Saturday, March 22, 2014
A Helping Hand
“Your… ‘garden’ is looking good,” my 86 year-old neighbor said adjusting his glasses.
“Thanks, Harold,” I said smiling while gazing at my blooming Lantana, Lavender and Verbena lilacina.
“Lots of colors.”
“Hmmm,” I said looking at the yellow blooms of the Aloe, the orange California Poppies and the red Salvia.
“And such weird plants.”
In Southern California we had a winter with so little rain and so much sun that we rolled from Christmas right into spring—before New Year’s. In my neighborhood, plants and trees have been blooming since Martin Luther King, Jr. Day. So although the calendar has finally declared it officially “spring” this announcement seems rather anti-climactic in our neck of the west. Spring sprang months ago. In fact we’re ready to hop right into summer—yesterday.
This was the first winter of our California native and drought tolerant garden. The plants soaked up moisture from the major rainstorm we got last month. In fact that was the reason they were looking so healthy and lush now. I spent a couple weekends trimming back the overgrowth and some dead from a fluke December freeze but then, my weeding work in the front garden was… finished. There might be more minimal pruning come summer but there won’t be any more planting and as for grass mowing? Zippo! With the hard work done all I had to do now was sit back and enjoy my garden’s beauty.
“Have you seen Harold’s yard?” I asked Mr. Wonderful early one Saturday morning.
“Huh?” Mr. Wonderful said through sleepy eyes.
“It’s a wasteland in the front and overrun with ivy in the back.”
“What if we fix it up for him?”
“You and me.”
“Ask me after I’ve had a cup of coffee.”
I was so excited to help Harold remake his yard into the Garden of Eden I forgot it was only 6 AM on a no-work weekend. I prepped the espresso machine then bounded outside for the newspaper where I saw Harold’s spouse sweeping the front walk.
“Morning, neighbor,” she said turning her sea blue eyes toward me. “Your garden is so beautiful. We like watching all the… unusual… plants grow.”
“Thanks. Hey, if you need any help with your garden—planting the front or weeding the back—just let me know.
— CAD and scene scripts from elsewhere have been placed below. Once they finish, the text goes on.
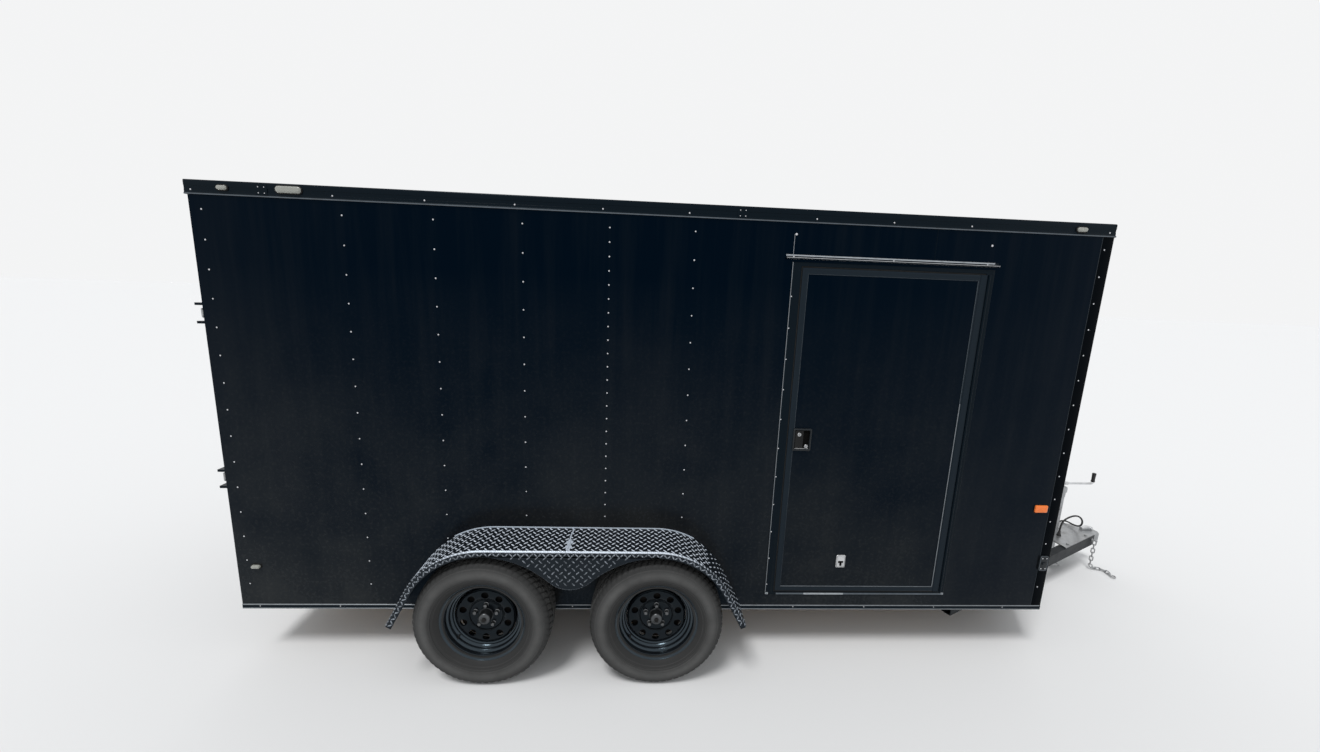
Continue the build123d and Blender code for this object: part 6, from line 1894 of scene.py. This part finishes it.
class TRAILER_OT_chains(PieceOperator, bpy.types.Operator):
    """Make the safety chains"""

    bl_idname = "trailer.chains"
    bl_label = "Safety chains"
    maker = make_chains


class TRAILER_OT_rear(PieceOperator, bpy.types.Operator):
    """Make the ramp door's skin, bar locks and plate holder"""

    bl_idname = "trailer.rear"
    bl_label = "Rear"
    maker = make_rear


class TRAILER_OT_lamps(PieceOperator, bpy.types.Operator):
    """Make the lamps"""

    bl_idname = "trailer.lamps"
    bl_label = "Lamps"
    maker = make_lamps


class TRAILER_OT_frame(PieceOperator, bpy.types.Operator):
    """Give the shown frame nodes their finishes"""

    bl_idname = "trailer.frame"
    bl_label = "Frame finishes"
    maker = paint_frame


STEPS = (
    TRAILER_OT_stage, TRAILER_OT_cord, TRAILER_OT_frame, TRAILER_OT_skins, TRAILER_OT_trims,
    TRAILER_OT_side_door, TRAILER_OT_fenders, TRAILER_OT_wheels, TRAILER_OT_hitch, TRAILER_OT_chains,
    TRAILER_OT_rear, TRAILER_OT_lamps,
)


class TRAILER_PT_panel(bpy.types.Panel):
    """Lists the trailer's pieces in the 3D view's sidebar"""

    bl_idname = "TRAILER_PT_panel"
    bl_label = "Trailer"
    bl_space_type = "VIEW_3D"
    bl_region_type = "UI"
    bl_category = "Trailer"

    def draw(self, context):
        column = self.layout.column()
        for step in STEPS:
            column.operator(step.bl_idname)


GROUPS = {"trailer_sizes": TrailerSizes, "trailer_colours": TrailerColours, "trailer_stage": TrailerStage}


def register():
    for cls in (*GROUPS.values(), *STEPS, TRAILER_PT_panel):
        bpy.utils.register_class(cls)
    for name, group in GROUPS.items():
        setattr(bpy.types.Scene, name, PointerProperty(type=group))


def unregister():
    for name in GROUPS:
        delattr(bpy.types.Scene, name)
    for cls in (TRAILER_PT_panel, *STEPS[::-1], *list(GROUPS.values())[::-1]):
        bpy.utils.unregister_class(cls)


def main():
    """Registers the add-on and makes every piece."""
    register()
    for step in STEPS:
        group, name = step.bl_idname.split(".")
        getattr(getattr(bpy.ops, group), name)()


if __name__ == "__main__":
    main()
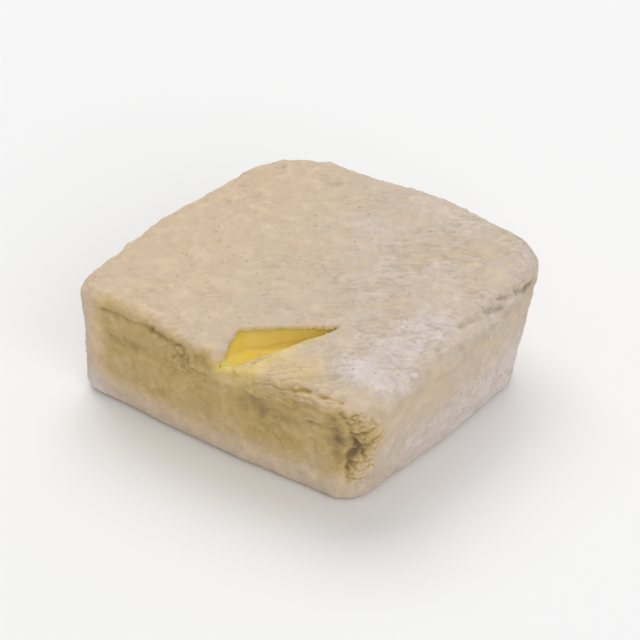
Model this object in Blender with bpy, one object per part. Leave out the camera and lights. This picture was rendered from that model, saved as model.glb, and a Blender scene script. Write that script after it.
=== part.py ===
"""One block of Turkish delight, cut by hand from a slab of lemon lokum and rolled in starch and icing sugar.

The block is a low, slightly skewed square with soft edges. Two outlines in plan give its sides: the foot
that it rests on and the shoulder just under the rim, which overhangs the foot. Each is a quadrilateral
whose corners are turned by arcs and whose sides bow out a little. The wall blends one outline into the
other and draws in between them, a quarter circle turns it under at the foot, and another turns it over at
the rim. The top is a shallow crown that follows the corners' heights. A knife nick opens its -Y rim.

+Z is up, +X runs along the longer side, and the origin is on the table under the middle of the block.
"""

from collections import namedtuple

import bmesh
import bpy
import numpy as np

MM = 0.001

# Driving dimensions, in metres.
LENGTH = 28 * MM  # along X, at the shoulder
WIDTH = 26 * MM  # along Y, at the shoulder
HEIGHT = 11.6 * MM  # of the rim above the table
CROWN = 0.5 * MM  # the middle of the top stands this much above the rim
FOOT_EDGE = 1.1 * MM  # radius of the edge between the sides and the flat foot

# The corners, anticlockwise from (-X, -Y), in millimetres: how far the shoulder and the foot lie from the
# corner of the LENGTH by WIDTH rectangle, how far the rim stands above HEIGHT, and the radius of the turn
# in plan at the shoulder and at the foot.
Corner = namedtuple("Corner", "square shoulder foot rise shoulder_turn foot_turn")
CORNERS = (
    Corner((-1, -1), (-0.9, -0.7), (-1.0, 0.8), -0.2, 2.9, 2.0),
    Corner((1, -1), (0.6, 0.0), (-1.6, 1.0), -1.1, 3.5, 2.9),
    Corner((1, 1), (0.6, 0.7), (-0.5, -2.1), 0.4, 5.3, 3.7),
    Corner((-1, 1), (0.9, 0.2), (0.8, -1.0), -0.35, 7.6, 4.1),
)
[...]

I’d love to lend a helping hand.”
“Oh, no thanks.”
“You don’t have to answer now.”
“Think about it.”
“No, thanks,” she said storing the broom and retreating inside her house.
I returned to the kitchen scratching my head.
“What’s wrong?” Mr. Wonderful said setting down an empty espresso cup.
“Maybe you should ask Harold if he wants us to help him with caring for their yard.”
“If he wants something, he’ll ask us.”
“Harold is from a different century,” I said explaining how Harold helped everyone else but would rather swim shark-infested waters in Antarctica without a wetsuit than ask us for help. Mr. Wonderful nodded.
“You do have a point.”
Later that day Mr. Wonderful and I were playing a game of Pétanque when Harold moseyed out to collect his flag.
“Now!” I elbowed my spouse. Together we approached Harold. “Hi, neighbor,” I said smiling.
“Hi?” he said shifting his gaze from me to my spouse then back again. He looked like a mouse cornered by two ferocious tigers.
“Say, Harold—” Mr. Wonderful began.
“If you want to borrow my green bin, go ahead.”
“We don’t, thank you,” I said then gave my spouse “the look”, which said: speak now or forever hold our peace.
“Harold, you help us all the time so we’d like to return the favor,” Mr. Wonderful said. “If you want us—or just me—to help plant some things in your front yard or weed the backyard, just say the word, we’d be happy to lend a helping hand.”
“Oh, no thanks,” Harold said folding up his flag.
“You don’t have to answer now.”
“Think about it.”
“No, thanks,” he said escaping to the safety of his house.
It was so strange. Two people who clearly liked our garden but flat-out refused our help. Why? Were they just being polite? Did they really dislike the idea of depending on us that much? Or did they just say they “liked” our garden but deep down hated the “unusual and weird” looking native plants? I longed to know but they weren’t talking.
Before we could return to our Pétanque game, a car pulled into our neighbors’ driveway. A blond woman rang the doorbell and was greeted with hugs from Harold and Norma. The next day when I retrieved the paper, I saw the blond woman planting pansies in the front flower beds under my 86 year-old neighbor’s watchful gaze.
“Hey, Harold. You have a helping hand today.”
“My daughter,” he said. I shook Peggy’s bare hand covered in potting soil. She had a firm grip and friendly smile.
“Your garden is so beautiful,” she said. “I love the Verbena lilacina.” She knew our natives? By name?! I liked her—immediately!
“No lollygagging,” Harold told me. “After this Peggy has to rip out the ivy in the backyard.”
I nodded and left them to their work. Sneaking a look over my shoulder, I saw Harold give his daughter not a helping hand—but a hug.